DOI: 10.1615/InterJFluidMechRes.v43.i5-6.30
pages 390-403

Scaling Laws and Thermodynamic Analysis for Vascular Branching of Microvessels

Antonio Ferreira Miguel
Department of Physics, School of Sciences and Technology, University of Evora, Institute of Earth Sciences (ICT) Pole of Evora, Portugal


When blood flows through small vessels, the two-phase nature of blood as a suspension of red cells (erythrocytes) in plasma cannot be neglected, and with decreasing vessel size, a homogeneous continuum model become less adequate in describing blood flow. Following the Haynes' marginal zone theory, and viewing the flow as the result of concentric laminae of fluid moving axially, the present work provides models for fluid flow in dichotomous branching composed by larger and smaller vessels, respectively. Expressions for the branching sizes of parent and daughter vessels, that provides easier flow access, are obtained by means of a constrained optimization approach using the Lagrange multipliers. This study shows that when blood behaves as a Newtonian fluid, Hess − Murray law that states that the daughters-to-parent diameter ratio must equal to 2−1/3 is valid. However, when the nature of blood as a suspension becomes important, the expression for optimum branching diameters of vessels is dependent on the separation phase lengths. It is also shown that the same effect occurs for the relative lengths of daughters and parent vessels.

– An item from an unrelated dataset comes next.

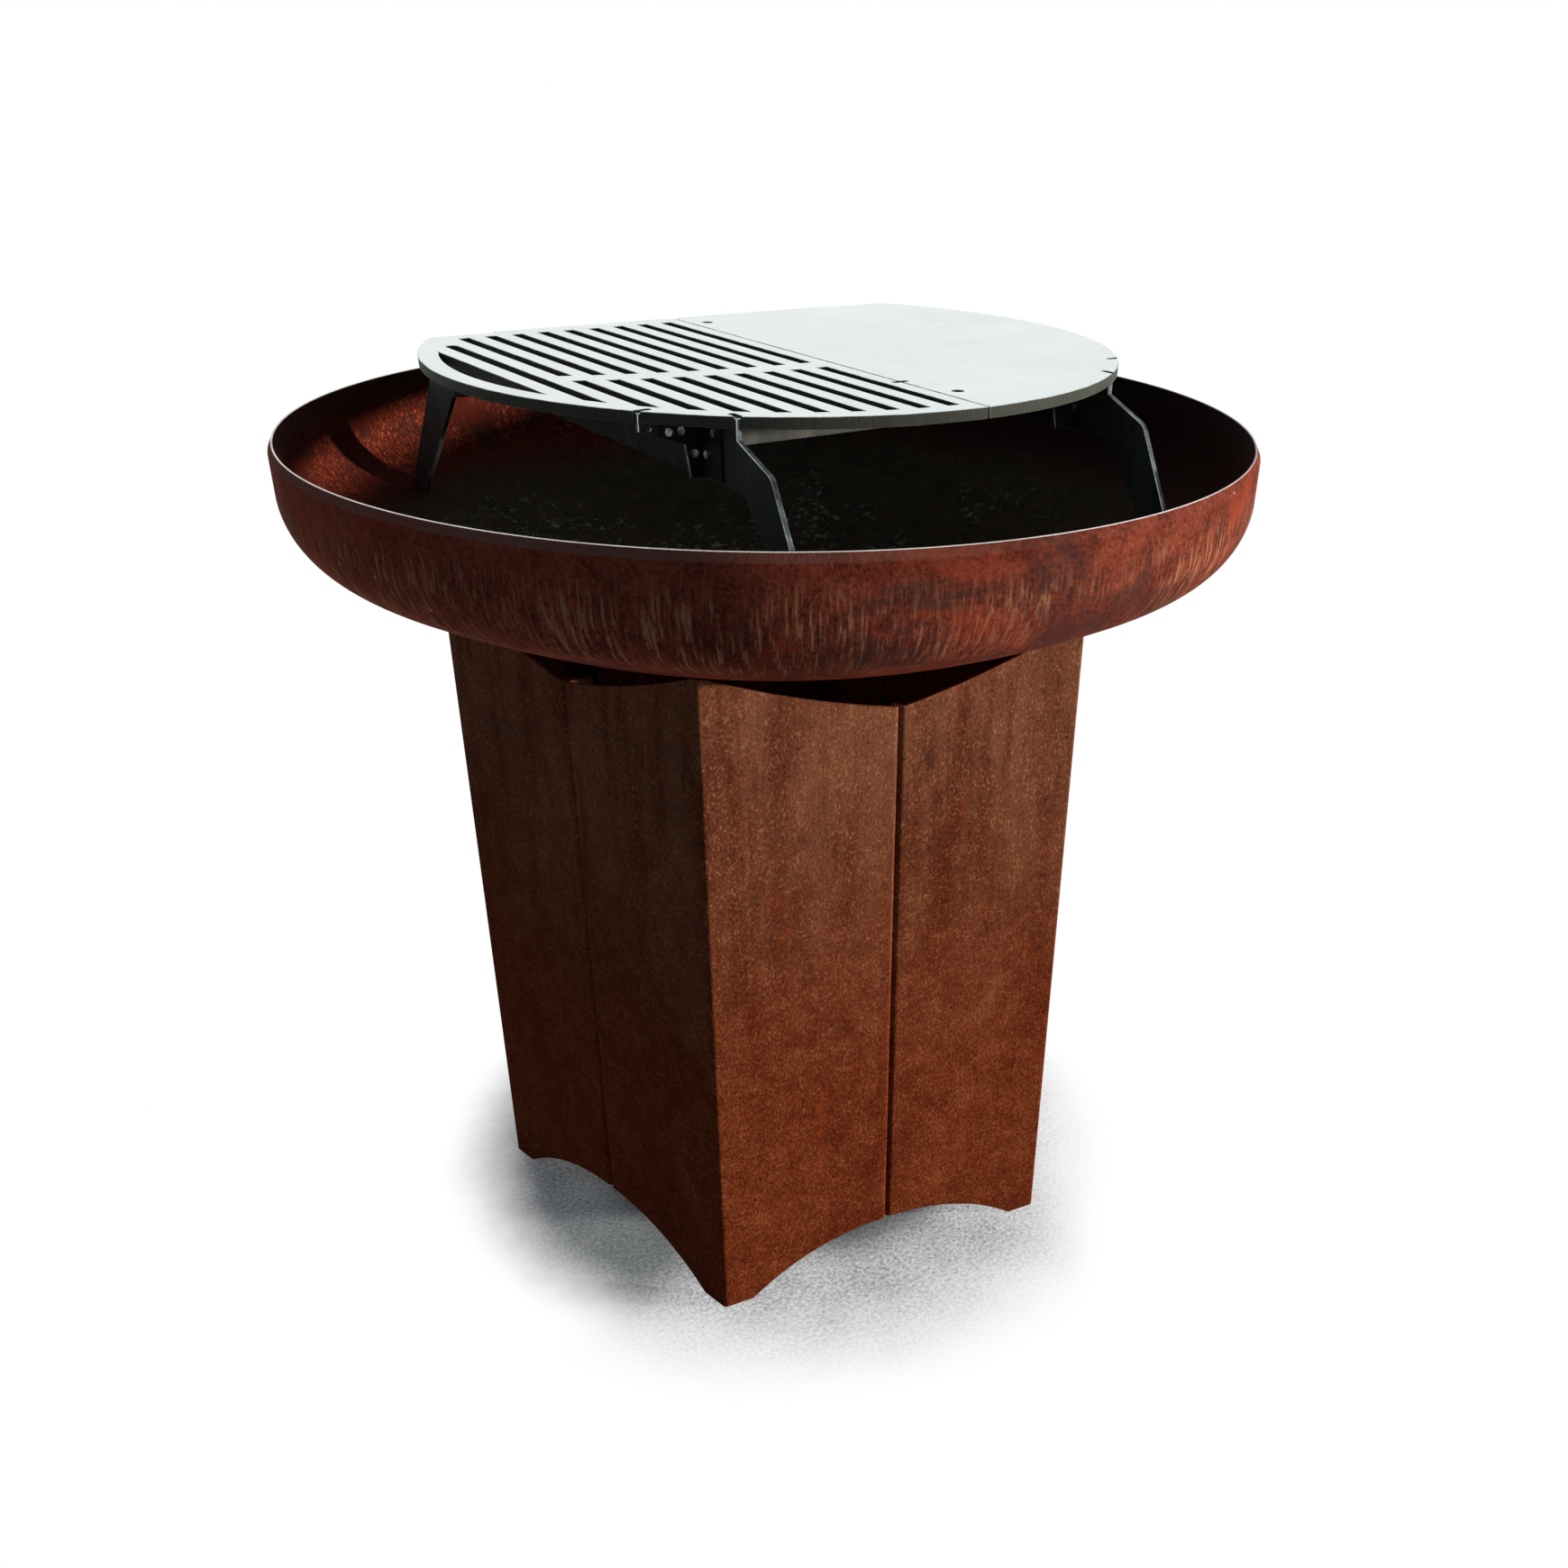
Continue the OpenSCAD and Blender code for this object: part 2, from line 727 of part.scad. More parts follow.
module grate_slots() {
    last = slot_count - 1;
    edge = -seam_strip - (slot_count + 1) * slot_pitch;
    long_x = edge + slot_pitch - slot_w;
    long_y = sqrt(pow(slot_r, 2) - pow(long_x, 2)) - long_slot_cut;
    intersection() {
        slot_strips(0, last);
        web_disc(web_y);
        translate([-plate_r, -plate_r]) square([plate_d, plate_r + chord_y - chord_strip]);
    }
    intersection() {
        difference() {
            slot_strips(0, last);
            web_disc(web_y + web_w);
            translate([-plate_r, 0]) square([plate_d, plate_r]);
        }
        circle(slot_r);
    }
    intersection() {
        union() {
            translate([long_x, -plate_r]) square([slot_w, plate_r + long_y]);
            translate([long_x + slot_w / 2, long_y]) circle(slot_w / 2);
        }
        circle(slot_r);
    }
    intersection() {
        translate([edge - plate_r, -plate_r]) square([plate_r, plate_d]);
        circle(slot_r);
    }
}

module grate_plate() {
    color("gainsboro")
    translate([0, 0, plate_low]) linear_extrude(plate_t)
    difference() {
        half_outline(-1);
        grate_slots();
    }
}

module griddle_plate() {
    color("gainsboro")
    difference() {
        translate([0, 0, plate_low]) linear_extrude(plate_t) half_outline(1);
        for (p = lift_holes)
            translate([p[0], p[1], plate_low - over])
                cylinder(h = plate_t + 2 * over, d = lift_hole_d);
    }
}

base_panel(0);  // base_panel_1
base_panel(1);  // base_panel_2
base_panel(2);  // base_panel_3
base_panel(3);  // base_panel_4
base_panel(4);  // base_panel_5
base_bolts();
base_washers();
base_nuts();
fire_bowl();
stand_side(-1);  // stand_side_left
stand_side(1);  // stand_side_right
stand_beam_front();
stand_beam_rear();
corner_bracket(-1, 0);  // bracket_front_left
corner_bracket(1, 0);  // bracket_front_right
corner_bracket(-1, 1);  // bracket_rear_left
corner_bracket(1, 1);  // bracket_rear_right
stand_screws();
stand_nuts();
grate_plate();
griddle_plate();
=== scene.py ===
"""Looks of the fire pit with its two-part grill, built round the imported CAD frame.

Everything is in metres in the frame of the CAD model: Z is up, the ground is z = 0, the
bowl's axis is the Z axis, and the seam of the cooking plates runs along Y.
"""

import logging
import math
from dataclasses import dataclass, field
from enum import Enum
from typing import Any, Iterable, Union

import bmesh
import bpy
import numpy as np
from mathutils import Matrix, Vector


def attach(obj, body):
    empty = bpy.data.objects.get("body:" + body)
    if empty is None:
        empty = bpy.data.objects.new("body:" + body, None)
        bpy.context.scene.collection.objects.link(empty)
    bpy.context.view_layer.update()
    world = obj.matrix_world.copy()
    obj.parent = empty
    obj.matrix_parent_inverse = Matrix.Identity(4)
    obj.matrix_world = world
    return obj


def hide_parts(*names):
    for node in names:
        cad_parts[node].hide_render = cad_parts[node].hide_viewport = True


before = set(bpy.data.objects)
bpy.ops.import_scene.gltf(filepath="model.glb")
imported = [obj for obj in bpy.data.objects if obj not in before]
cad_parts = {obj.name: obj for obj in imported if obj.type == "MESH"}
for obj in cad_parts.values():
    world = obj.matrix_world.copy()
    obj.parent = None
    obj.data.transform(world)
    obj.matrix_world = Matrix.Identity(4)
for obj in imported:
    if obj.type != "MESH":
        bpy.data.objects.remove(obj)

LOG = logging.getLogger("fire_pit")
Triple = tuple[float, float, float]
Span = tuple[float, float]
Paint = tuple[float, float, float, float]
Number = Union[float, int]
WHITE: Paint = (1.0, 1.0, 1.0, 1.0)


class Side(Enum):
    """The two faces of the bowl's wall."""

    OUTSIDE = 0.0
    INSIDE = 1.0


class Lie(Enum):
    """How a sheet lies: the axis that its flat faces look along, or folded upright."""

    ACROSS = 0
    ALONG = 1
    LEVEL = 2
    FOLDED = 3


class Coat(Enum):
    """Material slots of a worn sheet."""

    FACE = 0
    EDGE = 1
    CUT = 2


def linear(red: int, green: int, blue: int) -> Paint:
    """Turn a screen colour into the linear colour that a shader takes.

    Args:
        red: Red from 0 to 255.
        green: Green from 0 to 255.
        blue: Blue from 0 to 255.

    Returns:
        Linear red, green, blue and an alpha of 1.
    """

    def channel(value: int) -> float:
        """Undo the screen curve for one channel."""
        share = value / 255
        return share / 12.92 if share <= 0.04045 else ((share + 0.055) / 1.055) ** 2.4

    return channel(red), channel(green), channel(blue), 1.0


class Value:
    """A number that varies over a surface, with Python's operators as Math nodes."""

    def __init__(self, bench: "Bench", socket: bpy.types.NodeSocket) -> None:
        """Keep the bench that makes the nodes and the socket that holds the number."""
        self.bench = bench
        self.socket = socket

    def _math(self, operation: str, *inputs: Any) -> "Value":
        """Add one Math node and give its result."""
        node = self.bench.node("ShaderNodeMath", {"operation": operation}, *inputs)
        return Value(self.bench, node.outputs[0])

    def __add__(self, other: Any) -> "Value":
        """Sum."""
        return self._math("ADD", self, other)

    def __radd__(self, other: Any) -> "Value":
        """Sum with the number first."""
        return self._math("ADD", other, self)

    def __sub__(self, other: Any) -> "Value":
        """Difference."""
        return self._math("SUBTRACT", self, other)

    def __rsub__(self, other: Any) -> "Value":
        """Difference with the number first."""
        return self._math("SUBTRACT", other, self)

    def __mul__(self, other: Any) -> "Value":
        """Product."""
        return self._math("MULTIPLY", self, other)

    def __rmul__(self, other: Any) -> "Value":
        """Product with the number first."""
        return self._math("MULTIPLY", other, self)

    def __pow__(self, other: Any) -> "Value":
        """Power."""
        return self._math("POWER", self, other)

    def angle(self, other: Any) -> "Value":
        """Angle whose tangent is this value over the other one."""
        return self._math("ARCTAN2", self, other)

    def sine(self) -> "Value":
        """Sine of the value in radians."""
        return self._math("SINE", self)

    def cosine(self) -> "Value":
        """Cosine of the value in radians."""
        return self._math("COSINE", self)

    def at_least(self, other: Any) -> "Value":
        """The larger of the two."""
        return self._math("MAXIMUM", self, other)

    def at_most(self, other: Any) -> "Value":
        """The smaller of the two."""
        return self._math("MINIMUM", self, other)

    def step(self, low: Number, high: Number) -> "Value":
        """Rise smoothly from 0 at low to 1 at high.

        Args:
            low: Where the rise starts.
            high: Where it ends; it may be below low, and the value then falls.

        Returns:
            The share between 0 and 1.
        """
        falling = high < low
        node = self.bench.node(
            "ShaderNodeMapRange",
            {"interpolation_type": "SMOOTHSTEP"},
            self,
            min(low, high),
            max(low, high),
            1.0 if falling else 0.0,
            0.0 if falling else 1.0,
        )
        return Value(self.bench, node.outputs[0])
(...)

For smaller vessels (e. g., arterioles and capillaries), it is found that the daughters-to-parent diameter ratio may varies from 0.741 to 0.849, and the daughters-to-parent length ratio varies from 0.260 to 2.42. For larger vessels (e. g., arteries), the daughters-to-parent diameter ratio and the daughters-to-parent length ratio range from 0.458 to 0.819, and from 0.100 to 6.27, respectively. In this paper, it is also demonstrated that the entropy generated when blood behaves as a single phase fluid (i. e., continuum viscous fluid) is greater than the entropy generated when the nature of blood as a suspension becomes important. Another important finding is that the manifestation of the particulate nature of blood in small vessels reduces entropy generation due to fluid friction, thereby maintaining the flow through dichotomous branching vessels at a relatively lower cost.